Share in this poem with me:
I'd love to hear your thoughts ...

By an anonymous Eastern Orthodox writer:

Our eyes, with vision baited, are drawn
Toward the beauty of God.
In this beauty, vision findeth its rest.
In this beauty, the heart's fulfilment is met.
All for this beauty, and
All to this beauty is drawn.
Life rests there, in the solemn beauty of the King.

Beauty begets beauty,
And thus in life do the wretched partake.
Drawn up in the beauty of heavenly vision,
The beholder by the Beholden is transformed.
Light shineth into darkness,
And the darkness is transformed into Light.
By beauty, night is changed,
No longer to be night;
The blackness of midnight is made bright
As the midday sun.

To beauty, all creation moveth,
For He who is Beautiful hast formed and
Moulded it in love.
In divine beauty doth creation rest,
Radiant with the light of its glory.
O, such glory as beauty can bestow!
A word, and there is light!
A breath, and there is man!
In God's vision wast the universe fashioned into being,
And all that is in it;
And lo, when this creation beholdeth the
Vision of its Maker,
Such beauty transforms glory into glory.
O radiant light!
O blessed vision of the heart of God!
Who can look into the innermost haven of
Splendour and power,
And not himself be transformed by the sight?
Who can gaze upon the sun,
Without its own light shining in his eyes?

In God's beauty, all the earth is sanctified.
Tree and stone, wood and paint have glory
In His beauty.
Creation is transformed;
The fallen is made holy.
And man, beholding Beauty's vision,
Shares His life.
Friday, April 20, 2007 
What is the most beautiful thing you have experienced this week?

Maybe something you heard.
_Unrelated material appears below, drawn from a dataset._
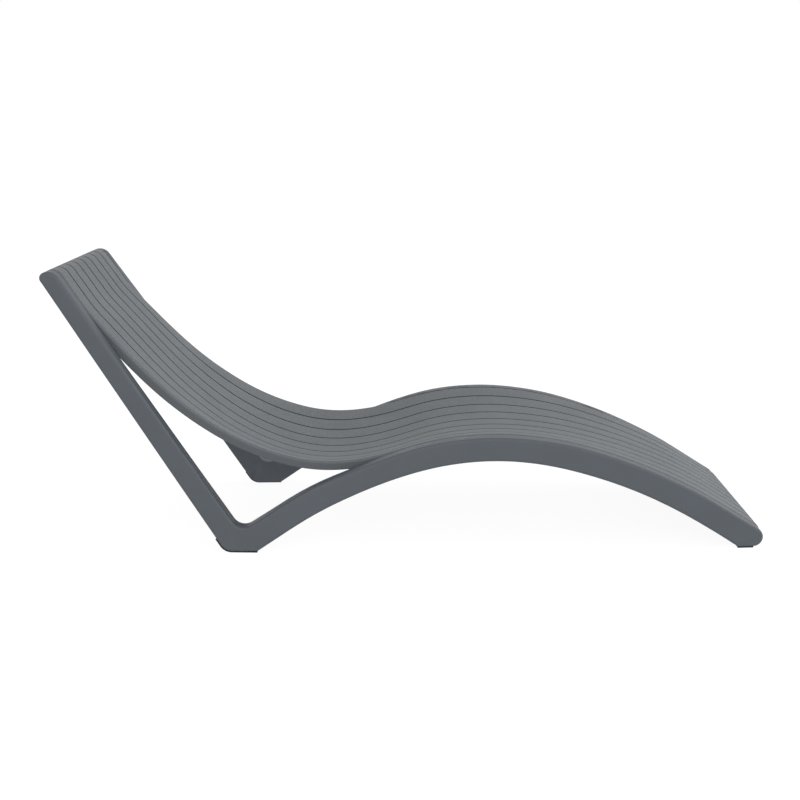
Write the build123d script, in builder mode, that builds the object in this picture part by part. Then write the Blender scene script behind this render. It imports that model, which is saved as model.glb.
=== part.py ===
"""Contour sun lounger: two bent side frames, a dished deck of eight slats on cross rails, soles and fasteners.

X runs from the head end to the toe end, Y across, Z up from the floor. Millimetres.
"""

import os
from math import atan2, cos, degrees, radians, sin, sqrt

from build123d import *

# Plan shape: both outer faces are shallow cones, bowed in plan and leaning out towards the floor.
half_width = 302.8
bow_centre_x = -73.2
bow_radius = 10693.0
lean_slope = 0.03428
lean_level = 700.0
slab_sweep = 12.0
slab_top = 760.0

# Side frame
frame_thickness = 36.0
frame_round = 7.0
groove = 4.0
sole_thickness = 3.0
sole_rise = 20.0
crown = (-880.0, 673.0)
crown_radius = 31.0
head_corner_angle = 117.0
head_corner_radius = 14.0
nose_toe = (875.5, 27.0)
nose_toe_radius = 24.0
heel_corner = (-446.5, 36.0)
heel_radius = 33.0
heel_flat_end = -382.5
toe_flat_start = 835.5
crotch_height = 54.0
crotch_radius = 33.0
strut_top_angle = 56.0
merge_point = (15.5, 269.0)
merge_slope = 0.29
toe_slope = -0.625
under_curve = [
    (-324.5, 42.5),
    (-244.5, 94.5),
    (-144.5, 146.5),
    (-42.5, 188.5),
    (75.5, 222.0),
    (210.5, 236.0),
    (335.5, 225.0),
    (455.5, 195.0),
    (575.5, 150.5),
    (685.5, 96.0),
    (765.5, 48.5),
]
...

Maybe some beautiful music – music that moved you … Bach, Mozart, Miles Davis, Metallica, Death Cab for Cutie?

Maybe something you saw in the world of nature: the morning sun breaking through the mist and making Spring leaves sparkle, as though kissed by the dew; the gentle movement of cottony clouds.

It might be something you smelt: the scent of the forrest, the inescapable perfume of spring lilies; perhaps it was the smell of a good meal cooking when you were very hungry – could it be a neighbor's barbeque?

It might have been something you tasted: morsels from the friend's barbeque(!); an un-hurried glass of wine, a piece of fruit bursting with just the right sweetness.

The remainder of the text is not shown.